[Start of SOURCE EXCERPT]

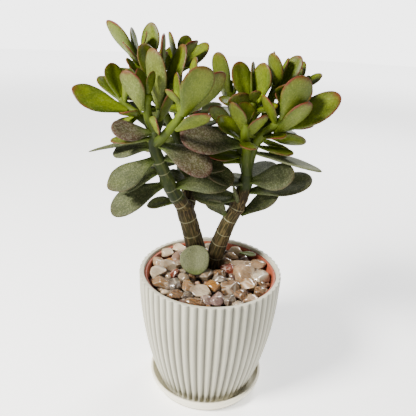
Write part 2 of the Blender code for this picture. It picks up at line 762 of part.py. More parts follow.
def cut_clear(body, cloud, blades, stems):
    """Cuts a body clear of stems, and of the leaves that come near its cloud of points."""
    cutters = swollen_stems(*stems)
    cutters += [add_object("leaf_cutter", blade.mesh(CLEARANCE), "leaf") for blade in blades if blade.near(cloud)]
    if cutters:
        combine(body, cutters, "DIFFERENCE")
        keep_main_part(body)


def build_plant():
    """Stems first, then their joined leaves, then each single leaf as a piece of its own."""
    single = [(name, leaf) for name, group in SINGLE_LEAVES.items() for leaf in group]
    joined = [(name, leaf) for name, group in SHOOT_LEAVES.items() for leaf in group]
    blades = [grow(name, leaf, False) for name, leaf in single]
    blades += [grow(name, leaf, True) for name, leaf in joined]
    settle(blades)
    counts = {}
    placed = []
    for (name, _), blade in zip(single, blades):
        counts[name] = counts.get(name, 0) + 1
        base_name = name.removesuffix("_shoot").removesuffix("_branch")
        body = add_object(f"{base_name}_leaf_{counts[name]}", blade.mesh(), "leaf")
        cut_clear(body, blade.world_samples(), placed, [])
        placed.append(blade)
    for name, stem in STEMS.items():
        slot = "green_stem" if name.endswith("shoot") else "bark"
        body = add_object(name, stem_mesh(stem), slot)
        young = [blade for blade in blades[len(single):] if blade.stem == name]
        combine(body, [add_object(f"{name}_tool", blade.mesh(), "leaf") for blade in young], "UNION")
        cloud = np.concatenate([smooth_route(stem), *(blade.world_samples() for blade in young)])
        met = [other for other in list(STEMS)[:list(STEMS).index(name)] if meets(stem, STEMS[other])]
        cut_clear(body, cloud, placed, met)
        placed += young


def build_loose_leaves():
    for name, (base, tip, width, up) in LOOSE_LEAVES.items():
        lift = np.array([0.0, 0.0, RIM_LEVEL])
        blade = Blade(np.array(base) + lift, np.array(tip) + lift, np.array(up), width, 5.0)
        add_object(name, blade.mesh(), "leaf")


def main():
    clear_scene()
    build_saucer()
    build_outer_pot()
    build_nursery_pot()
    build_soil(lambda: swollen_stems("left_trunk", "right_trunk"))
    build_gravel(lambda: swollen_stems("left_trunk", "right_trunk"))
    build_plant()
    build_loose_leaves()


main()
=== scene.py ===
"""Looks of a potted jade plant: fluted pot, saucer, nursery pot, pebbles, stems and fleshy leaves."""
from __future__ import annotations

import logging
import math
import random
from dataclasses import dataclass, field
from enum import Enum
from typing import Any, Optional, Sequence, Union

import bmesh
import bpy
import numpy as np
from mathutils import Matrix, Vector, noise


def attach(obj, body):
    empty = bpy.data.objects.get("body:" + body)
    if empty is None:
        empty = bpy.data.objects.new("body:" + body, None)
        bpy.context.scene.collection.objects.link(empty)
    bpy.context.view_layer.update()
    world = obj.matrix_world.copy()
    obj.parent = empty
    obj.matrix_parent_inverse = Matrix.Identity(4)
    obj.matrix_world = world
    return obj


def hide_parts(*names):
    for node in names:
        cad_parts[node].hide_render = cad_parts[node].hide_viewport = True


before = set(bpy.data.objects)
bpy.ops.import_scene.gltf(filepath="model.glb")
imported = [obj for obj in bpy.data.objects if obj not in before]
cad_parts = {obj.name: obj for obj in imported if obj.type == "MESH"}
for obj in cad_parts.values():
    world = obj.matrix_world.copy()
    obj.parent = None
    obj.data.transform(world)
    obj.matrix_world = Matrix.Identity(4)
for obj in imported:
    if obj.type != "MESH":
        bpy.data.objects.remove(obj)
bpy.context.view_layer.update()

LOG = logging.getLogger("jade_plant")
MM = 0.001
RIM_LEVEL = 132.2
FULL_TURN = 2.0 * math.pi

Colour = tuple[float, float, float]
Point = tuple[float, float, float]


# ---------------------------------------------------------------- shader writing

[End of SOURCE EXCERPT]

Exactly the lines from the one holding "build_saucer()" through the one holding "obj.parent = empty" should be printed, ends included.

**OUTPUT BELOW**.
    build_saucer()
    build_outer_pot()
    build_nursery_pot()
    build_soil(lambda: swollen_stems("left_trunk", "right_trunk"))
    build_gravel(lambda: swollen_stems("left_trunk", "right_trunk"))
    build_plant()
    build_loose_leaves()


main()
=== scene.py ===
"""Looks of a potted jade plant: fluted pot, saucer, nursery pot, pebbles, stems and fleshy leaves."""
from __future__ import annotations

import logging
import math
import random
from dataclasses import dataclass, field
from enum import Enum
from typing import Any, Optional, Sequence, Union

import bmesh
import bpy
import numpy as np
from mathutils import Matrix, Vector, noise


def attach(obj, body):
    empty = bpy.data.objects.get("body:" + body)
    if empty is None:
        empty = bpy.data.objects.new("body:" + body, None)
        bpy.context.scene.collection.objects.link(empty)
    bpy.context.view_layer.update()
    world = obj.matrix_world.copy()
    obj.parent = empty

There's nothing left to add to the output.